[Material supplied]:
******************************
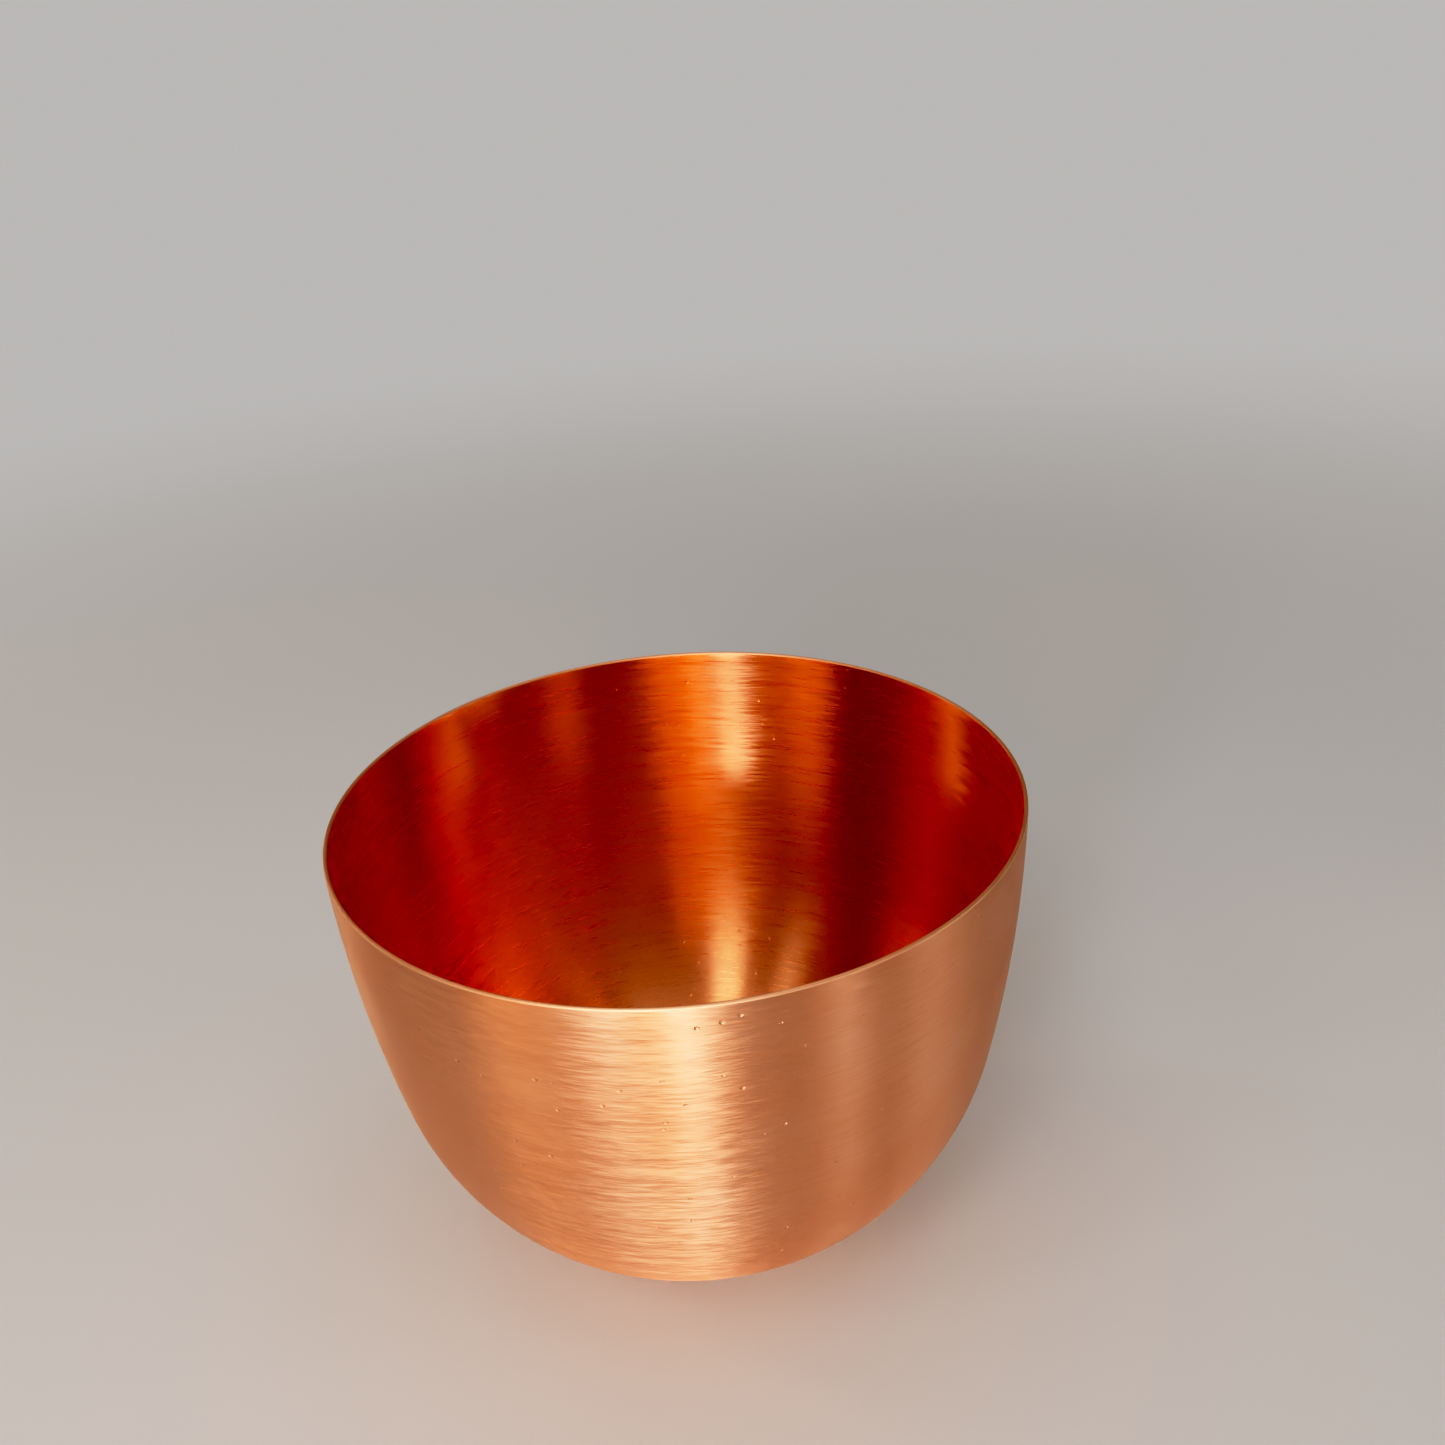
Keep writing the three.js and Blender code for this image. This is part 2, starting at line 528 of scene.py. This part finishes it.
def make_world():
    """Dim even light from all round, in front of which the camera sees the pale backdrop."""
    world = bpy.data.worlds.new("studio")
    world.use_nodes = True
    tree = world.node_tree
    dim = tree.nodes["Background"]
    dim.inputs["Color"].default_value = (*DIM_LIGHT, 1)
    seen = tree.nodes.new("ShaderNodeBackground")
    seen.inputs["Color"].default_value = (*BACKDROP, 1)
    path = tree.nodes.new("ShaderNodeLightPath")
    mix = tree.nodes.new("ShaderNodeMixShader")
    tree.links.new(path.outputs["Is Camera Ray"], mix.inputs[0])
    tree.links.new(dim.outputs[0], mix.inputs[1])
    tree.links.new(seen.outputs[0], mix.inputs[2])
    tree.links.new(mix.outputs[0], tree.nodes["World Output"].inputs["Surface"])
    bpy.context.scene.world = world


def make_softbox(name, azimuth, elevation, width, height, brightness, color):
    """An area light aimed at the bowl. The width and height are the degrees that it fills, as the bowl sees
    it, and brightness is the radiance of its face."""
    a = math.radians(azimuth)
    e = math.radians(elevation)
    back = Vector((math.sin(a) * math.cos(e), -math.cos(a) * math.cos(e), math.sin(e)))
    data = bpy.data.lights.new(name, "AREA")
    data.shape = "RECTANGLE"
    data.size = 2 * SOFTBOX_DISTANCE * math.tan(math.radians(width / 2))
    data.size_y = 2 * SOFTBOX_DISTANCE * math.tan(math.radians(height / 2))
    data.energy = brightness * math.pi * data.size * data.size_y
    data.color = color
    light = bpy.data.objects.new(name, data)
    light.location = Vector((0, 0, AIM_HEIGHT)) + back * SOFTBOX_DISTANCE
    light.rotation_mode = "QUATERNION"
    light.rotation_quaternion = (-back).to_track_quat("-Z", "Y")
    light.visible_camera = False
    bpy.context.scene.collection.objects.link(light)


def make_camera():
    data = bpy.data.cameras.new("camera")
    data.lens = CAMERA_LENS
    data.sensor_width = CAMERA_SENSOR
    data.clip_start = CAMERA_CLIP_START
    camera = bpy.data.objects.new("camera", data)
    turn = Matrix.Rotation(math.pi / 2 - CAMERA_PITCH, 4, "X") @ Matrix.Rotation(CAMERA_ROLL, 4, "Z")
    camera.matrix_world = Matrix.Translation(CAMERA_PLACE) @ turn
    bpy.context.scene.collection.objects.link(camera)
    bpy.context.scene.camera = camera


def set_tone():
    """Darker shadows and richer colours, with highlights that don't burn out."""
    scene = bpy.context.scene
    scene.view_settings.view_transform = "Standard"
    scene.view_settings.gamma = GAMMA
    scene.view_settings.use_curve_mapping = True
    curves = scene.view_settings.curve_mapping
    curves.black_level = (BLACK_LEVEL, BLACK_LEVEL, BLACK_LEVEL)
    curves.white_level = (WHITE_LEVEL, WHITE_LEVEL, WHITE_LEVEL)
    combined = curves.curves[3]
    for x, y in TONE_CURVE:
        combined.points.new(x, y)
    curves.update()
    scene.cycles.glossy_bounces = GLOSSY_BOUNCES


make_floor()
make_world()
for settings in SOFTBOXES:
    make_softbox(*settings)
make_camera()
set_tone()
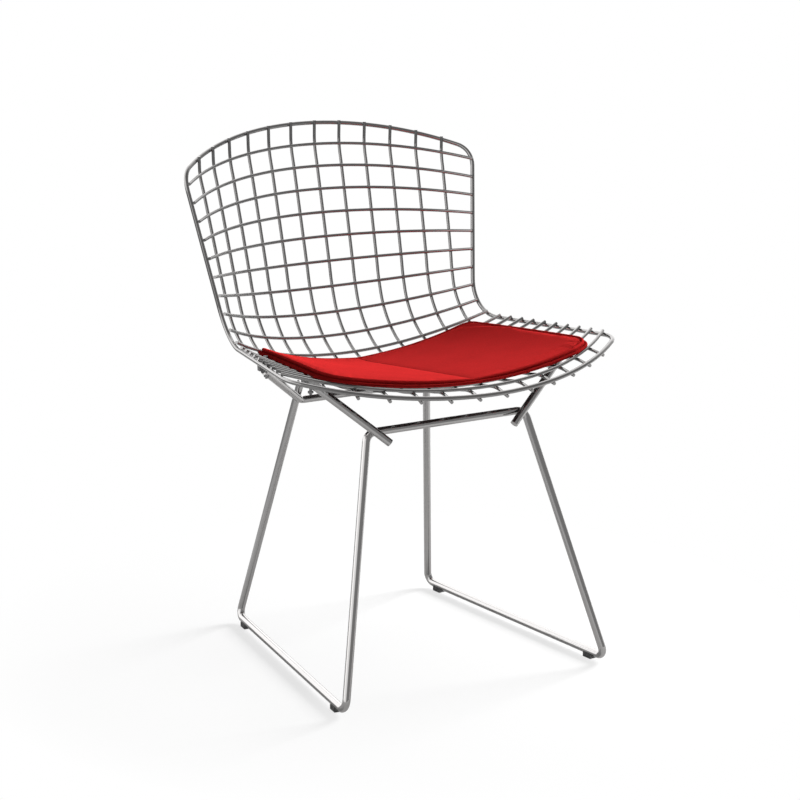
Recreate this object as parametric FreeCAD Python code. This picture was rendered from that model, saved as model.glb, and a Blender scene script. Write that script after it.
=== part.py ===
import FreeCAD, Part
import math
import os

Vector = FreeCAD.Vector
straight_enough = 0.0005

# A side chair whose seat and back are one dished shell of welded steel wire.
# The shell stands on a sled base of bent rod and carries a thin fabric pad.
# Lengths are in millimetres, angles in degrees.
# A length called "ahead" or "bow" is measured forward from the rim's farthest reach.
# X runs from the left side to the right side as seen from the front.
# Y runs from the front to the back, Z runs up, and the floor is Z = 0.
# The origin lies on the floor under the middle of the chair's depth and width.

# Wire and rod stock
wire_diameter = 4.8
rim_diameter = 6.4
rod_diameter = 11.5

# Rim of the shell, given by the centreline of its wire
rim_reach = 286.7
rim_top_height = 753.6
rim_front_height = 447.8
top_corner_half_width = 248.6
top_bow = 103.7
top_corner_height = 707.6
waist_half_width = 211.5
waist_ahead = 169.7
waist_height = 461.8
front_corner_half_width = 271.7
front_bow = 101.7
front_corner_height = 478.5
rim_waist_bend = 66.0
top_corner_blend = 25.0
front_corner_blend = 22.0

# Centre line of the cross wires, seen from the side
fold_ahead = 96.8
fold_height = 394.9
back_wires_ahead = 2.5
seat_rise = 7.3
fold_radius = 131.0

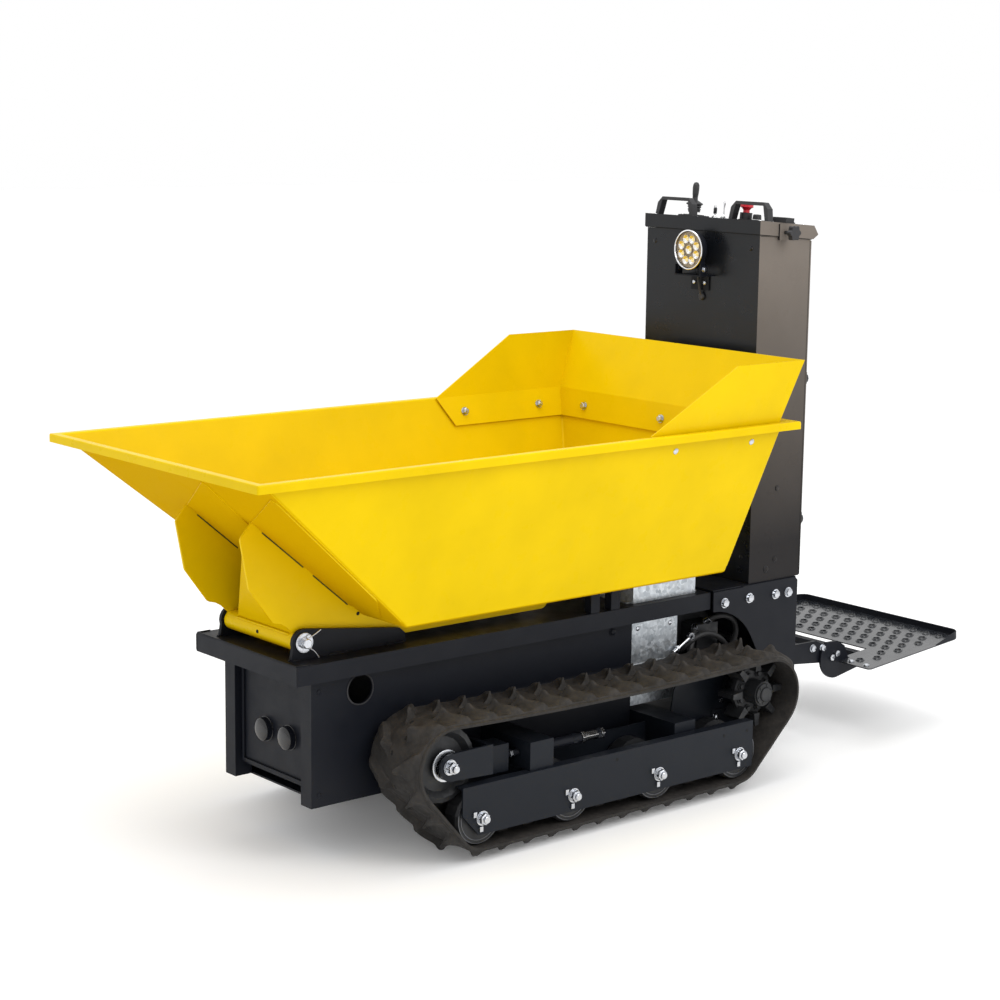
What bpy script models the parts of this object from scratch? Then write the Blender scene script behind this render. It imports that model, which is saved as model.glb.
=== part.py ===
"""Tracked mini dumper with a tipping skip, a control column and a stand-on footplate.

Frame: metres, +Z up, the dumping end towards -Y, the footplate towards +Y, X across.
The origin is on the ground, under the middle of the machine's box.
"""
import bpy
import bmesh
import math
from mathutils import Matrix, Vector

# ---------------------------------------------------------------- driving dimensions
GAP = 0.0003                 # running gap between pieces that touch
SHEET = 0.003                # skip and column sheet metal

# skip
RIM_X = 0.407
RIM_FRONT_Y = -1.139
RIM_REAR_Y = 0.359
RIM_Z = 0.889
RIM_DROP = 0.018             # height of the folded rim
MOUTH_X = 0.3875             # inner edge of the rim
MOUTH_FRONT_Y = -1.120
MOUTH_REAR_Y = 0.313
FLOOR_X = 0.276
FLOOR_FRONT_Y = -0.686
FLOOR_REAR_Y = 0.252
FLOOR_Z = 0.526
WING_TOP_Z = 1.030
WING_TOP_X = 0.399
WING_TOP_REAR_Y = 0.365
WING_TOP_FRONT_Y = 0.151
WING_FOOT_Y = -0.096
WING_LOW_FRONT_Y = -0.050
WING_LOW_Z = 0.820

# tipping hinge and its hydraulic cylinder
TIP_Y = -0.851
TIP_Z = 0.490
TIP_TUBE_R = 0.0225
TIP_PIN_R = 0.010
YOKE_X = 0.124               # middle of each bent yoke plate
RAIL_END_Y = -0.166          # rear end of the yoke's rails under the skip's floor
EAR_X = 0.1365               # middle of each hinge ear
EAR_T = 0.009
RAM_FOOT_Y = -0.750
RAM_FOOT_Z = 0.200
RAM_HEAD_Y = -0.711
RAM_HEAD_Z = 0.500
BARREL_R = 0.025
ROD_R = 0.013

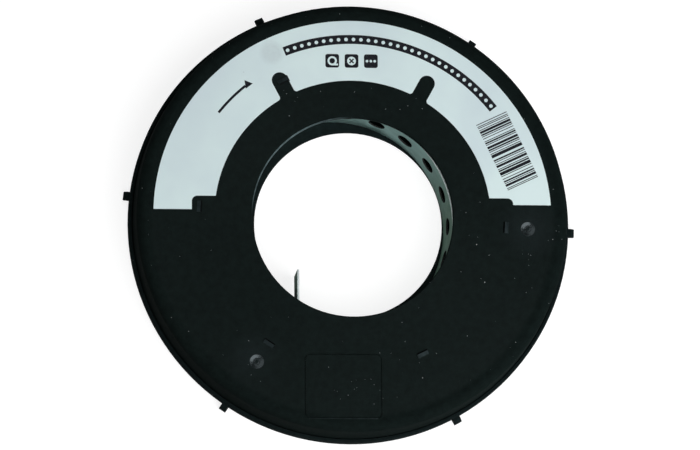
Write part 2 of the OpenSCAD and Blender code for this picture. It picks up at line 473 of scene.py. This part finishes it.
******************************
[Task description]:
Print the lines from the line with "Recreate this object" to the line with "straight_enough = 0.0005" exactly, and print nothing else. Both of those lines are included.

[Response for this exercise]:
Recreate this object as parametric FreeCAD Python code. This picture was rendered from that model, saved as model.glb, and a Blender scene script. Write that script after it.
=== part.py ===
import FreeCAD, Part
import math
import os

Vector = FreeCAD.Vector
straight_enough = 0.0005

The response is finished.